Poison and a Mother’s Intuition
November 18, 2020
I HEARDÂ an interesting talk this summer given by a nurse who practices “natural medicine.” She was a mother of nine children who lived with her family on a farm in Virginia.
Years ago when she and her husband were living in Africa as Protestant missionaries, she had an awakening about the practice of mainstream, modern medicine.
One day, their little daughter climbed to the top of a pile of sewage that always stood in the village, sat down and put her thumb in her mouth.
The girl became deathly ill. She was evacuated by plane to a big, modern hospital where she was given the best possible treatment by the best possible specialists. The girl survived, but she was very weak when she returned from the hospital weeks later. The mother spoke to doctors in America and France, trying to find possible solutions. Nothing worked and her daughter grew weaker again.
Filled with worry and believing her daughter may slowly die, the mother went to talk to an old woman in the village. “This kind of thing must have happened to others many times,” she said. “What do you do for them?”
The old woman said yes, it had happened to others and she told her of a plant that grew nearby. That was the remedy, she said. The mother picked many leaves and used them to make a tea. She fed it to her daughter for days. She soon recovered completely.
Fast forward many years, the mother and her husband are out for dinner in America in the midst of a major “pandemic.” Her husband, with grave seriousness, tells his wife that their children could be removed from their home in the not-too-distant future if they don’t agree to allow them to get vaccinated for the virus. They both know in their wisdom that self-sufficient, religious families like theirs are, for many reasons, viewed as enemies by the state. And they both strongly believe the vaccine will be toxic. This nightmarish, dystopian scenario of their children being taken away seems actually possible. All that night the mother is filled with anxiety. She has a restless sleep. What kind of world are we living in? How could such a thing come to pass?
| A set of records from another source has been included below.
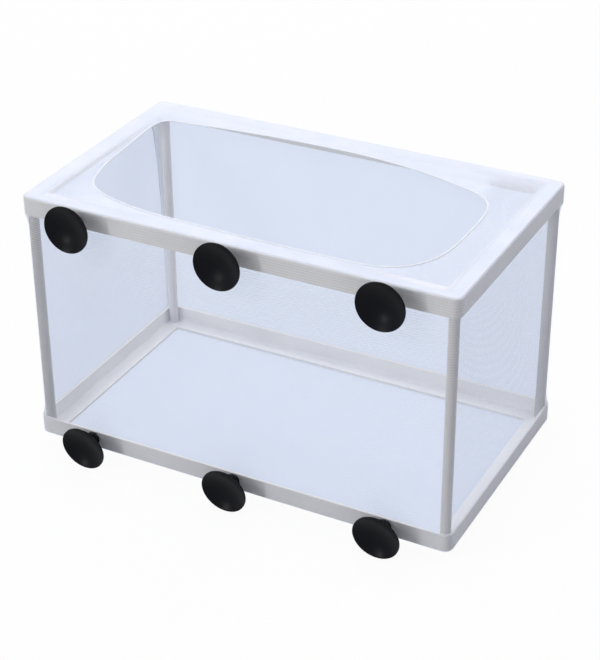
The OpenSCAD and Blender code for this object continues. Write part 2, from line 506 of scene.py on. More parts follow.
@dataclass(frozen=True)
class FoldedNet(Finish):
    """Net folded over itself and pressed: the same threads, much closer.

    Where the mesh's fullness attribute is 1, it is the fold itself, closed as denser net and
    painted darker: painted shade along the fold.
    """

    colour: Triple = WHITE
    shade: Triple = (0.9, 0.94, 1.0)
    fold: Triple = (0.60, 0.64, 0.76)
    thread_gap: float = 0.21 * MM
    slant: float = 0.4
    closed: float = 0.2
    blur: float = 0.2
    least: float = 0.04
    most: float = 0.97
    fold_cover: float = 0.7
    speckles_per_m: float = 1500.0
    relief: float = 0.05 * MM

    def inputs(self, tree: NodeMaker) -> dict[str, Any]:
        """Makes the shader's inputs.

        Args:
            tree: The material's nodes.

        Returns:
            Values and links by input.
        """
        u, v = tree.weave()
        one = (u / self.thread_gap).zigzag(1.0)
        other = ((v + self.slant * u) / self.thread_gap).zigzag(1.0)
        yarn = one.larger(other)
        speckle = tree.noise(tree.place(), self.speckles_per_m)
        opens = 1.0 - self.closed
        cover = (yarn * 0.7 + speckle * 0.5).step(opens - self.blur, opens + self.blur)
        # painted shade: darker between the threads, where the bump is low, with a random speckle
        tone = (yarn * 0.4 + speckle * 0.6).step(0.3, 0.8)
        # the fold: closed, and painted darker as shade
        edge = tree.attribute(FULLNESS)
        alpha = (cover * (self.most - self.least) + self.least).larger(edge * self.fold_cover)
        cloth = tree.mix(tone, self.shade, self.colour)
        return {
            "Base Color": tree.mix(edge, cloth, self.fold),
            "Roughness": 0.55 + 0.15 * speckle,
            "Alpha": alpha.held(),
            "Specular IOR Level": 0.3,
            "Sheen Weight": 0.2,
            "Normal": tree.bump(yarn, self.relief, 0.7),
        }


@dataclass(frozen=True)
class SewingThread(Finish):
    """Twisted polyester sewing thread."""

    colour: Triple = (0.95, 0.97, 1.0)
    shade: Triple = (0.80, 0.83, 0.90)
    ply: float = 0.16 * MM
    relief: float = 0.04 * MM

    def inputs(self, tree: NodeMaker) -> dict[str, Any]:
        """Makes the shader's inputs.

        Args:
            tree: The material's nodes.

        Returns:
            Values and links by input.
        """
        x, y, z = tree.parts(tree.place())
        # painted shade: the colour is darker between the plies, where the twist's bump is low
        twist = ((x + y * 0.8 + z * 1.3) * (TURN / self.ply)).wave()
        return {
            "Base Color": tree.mix(twist, self.shade, self.colour),
            "Roughness": 0.5 + 0.15 * twist,
            "Sheen Weight": 0.2,
            "Normal": tree.bump(twist, self.relief, 0.6),
        }


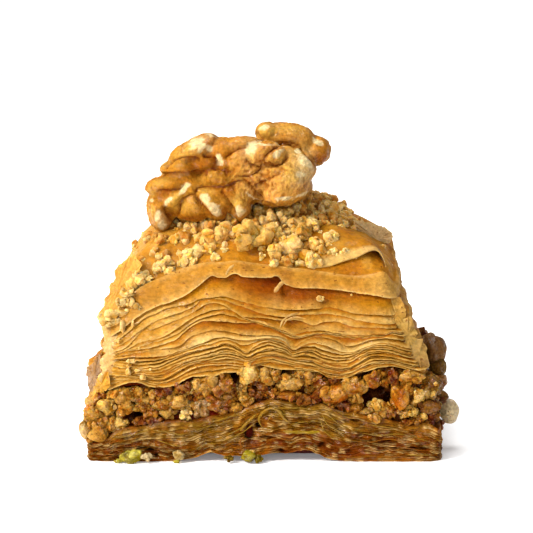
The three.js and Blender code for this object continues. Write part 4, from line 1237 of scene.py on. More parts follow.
def base_edge(sheet, seed):
    """A soaked sheet's edge: its places, the outward direction there, and how far it stands out."""
    place, out = edge_points(BASE, BASE_AROUND)
    x, y = place
    front = 1 - smooth_step((y - BASE["front"]) / FRONT_FADE)
    here = raised(place, np.full(len(x), 7.0 * seed))
    loose = 4 * sheet["level"] * (1 - sheet["level"])
    elsewhere = sheet["level"] * edge_height("base", x, y)
    elsewhere = elsewhere + loose * waves(here, (0.5, 6, seed + 400), (0.25, 2, seed + 430))
    own = line_through(sheet["line"], x) + loose * waves(here, (0.3, 2.6, seed + 450), (0.16, 1, seed))
    z = np.maximum(lerp(elsewhere, own, front) + 0.06 * noise(here, 0.5, seed + 470), 0.02)
    reach = waves(here, (0.26, 5, seed + 500), (0.26, 1.4, seed + 520), (0.12, 0.6, seed)) - 0.12
    return {"place": place, "z": z, "out": out, "reach": reach}


def base_ring(edge, above, tint, seed):
    """One soaked sheet's outer part, folded once on its way down to its edge."""
    place, z, out = edge["place"], edge["z"], edge["out"]
    gap = np.maximum(above["z"] - z, 0.1)
    bottom = place + out * edge["reach"]
    top = above["place"] + above["out"] * (above["reach"] - 0.14 - 0.1 * gap)
    deep = top - out * BASE_HIDDEN
    fold = 0.5 + 0.5 * noise(raised(place, z), 2.5, seed + 530)
    points = np.stack([raised(*row) for row in (
        (bottom - out * 0.02, z),
        (bottom + out * 0.03, z + np.minimum(0.12, 0.25 * gap)),
        (lerp(bottom, top, 0.4) - out * 0.14 * fold, z + 0.38 * gap),
        (lerp(bottom, top, 0.5) + out * 0.14 * fold, z + 0.5 * gap),
        (lerp(bottom, top, 0.8) - out * 0.06, z + 0.76 * gap),
        (top, z + gap + 0.05),
        (deep, z + gap + 0.2),
        (deep, z + gap),
        (lerp(bottom, top, 0.5) - out * 0.3, z + 0.45 * gap),
        (bottom - out * 0.22, z + 0.02),
    )])
    opening = base_opening(points)
    points = crumpled(points)
    points[..., 1] += opening
    # Pale rows at the edge and on the fold: painted wet highlight. Dark rows in the fold and in the hidden
    # part behind the edge: painted shade.
    pale = np.array([0.8, 0.7, 0, 0.75, 0.1, 0, 0, 0, 0.1, 0.4])[:, None]
    dark = np.array([0, 0, 0.35, 0, 0.15, 0.45, 0.9, 0.9, 0.5, 0.2])[:, None]
    tints = mottled(plain(tint, points), points, (SOAKED, 0.8, 0.2, 1.5, 3, seed + 540),
                    (AMBER, 0.6, 0, 1.4, 2, seed + 545))
    for px, py, half_x, half_z, colour, weight in BASE_PATCHES:
        (spot,) = on_base([(px, py)])
        tints = blend(tints, colour, weight * near_spot(points, *spot, half_x, half_z))
    tints = blend(tints, STRAW_SHEEN, pale * patchy(points, 0.1, 1.8, 1.1, seed + 560))
    tints = mottled(tints, points * (1, 1, 2), (PEAT, 0.3, -0.3, 2, 1.6, seed + 570))
    tints = blend(tints, PEAT, dark)
    # Near black in the openings: painted shadow.
    return ring_mesh(points, blend(tints, HOLE_SHADE, np.clip(opening, 0, 1)))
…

The next day she is working in the garden when one of her sons comes running to her, shouting that his brother has just been bitten by a copperhead snake. The woman rushes without even thinking twice to pull up wild plantain that grows in the yard. She rips the leaves from the ground, tears them up, chews them, spits them out and stuffs them into her son’s wound, which she cuts open slightly. She keeps taking the plantain out and refilling the wound with freshly chewed leaves.
She knows that plantain has been used for years to draw poisons out of the body.
The emergency passes. Her son is fine. So is the family dog, also bitten by the snake and treated with plantain.
It was a harrowing experience.
But now she knows exactly what she will do when they come for her precious children.